The goal is to update the standard to reflect actual existing practice, not to change actual behavior. The updates should not require any implementors to change behavior, nor break any existing code.

Instead let's focus on defining char16_t and char32_t right, first the language features i.e. impose UTF-16 and UTF-32, and then define library features.

I don't see a need for a dependency relationship here. Martinho submitted P1041R0 for the pre-Rapperswil mailing to mandate use of UTF-16/UTF-32 for char16_t/char32_t. See issue #6. I agree we'll need to expand library support for char16_t/char32_t.

cubbimew commented 6 years ago

I agree we'll need to expand library support for char16_t/char32_t.

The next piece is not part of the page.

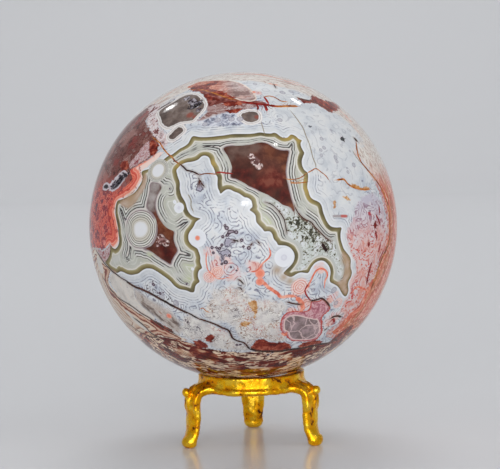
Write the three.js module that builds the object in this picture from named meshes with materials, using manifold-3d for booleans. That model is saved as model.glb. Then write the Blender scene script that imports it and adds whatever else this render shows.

This was attempted by n2035 in 2006 and only a tiny part of it passed through WG21 in Portland:

char_traits: 12 0 iostream: 1 9 fstream: 3 4 sstream: 2 1 facets (excluding codecvt): 3 4 codecvt: 11 0 regex: 2 7

(votes also listed in the next revision, n2207 )

tahonermann commented 6 years ago

This was attempted by n2035 in 2006 and only a tiny part of it passed through WG21 in Portland:

Thanks for that reference. What was proposed may not be what we would want to propose now. I meant that, generally, we need to expand support for char16_t/char32_t.

tahonermann commented 4 years ago

I've started on a paper to address this, so assigning myself to it.

tahonermann commented 3 years ago

Removed myself as an assignee since Corentin now has a draft paper (D2460R0) to address this issue.

tahonermann commented 2 years ago

I am closing this issue as resolved by the adoption of P2460R2 for C++23 despite remaining issues. The paper as adopted relaxes the restriction that wchar_t be able to hold all members of the character set associated with the wide literal encoding, but does not relax that restriction on the (run-time locale sensitive) execution wide-character set used by the standard library. The adopted change matches existing practice as demonstrated by Microsoft's implementation. Further work to relax restrictions for the standard library awaits a proposal with an acceptable migration plan.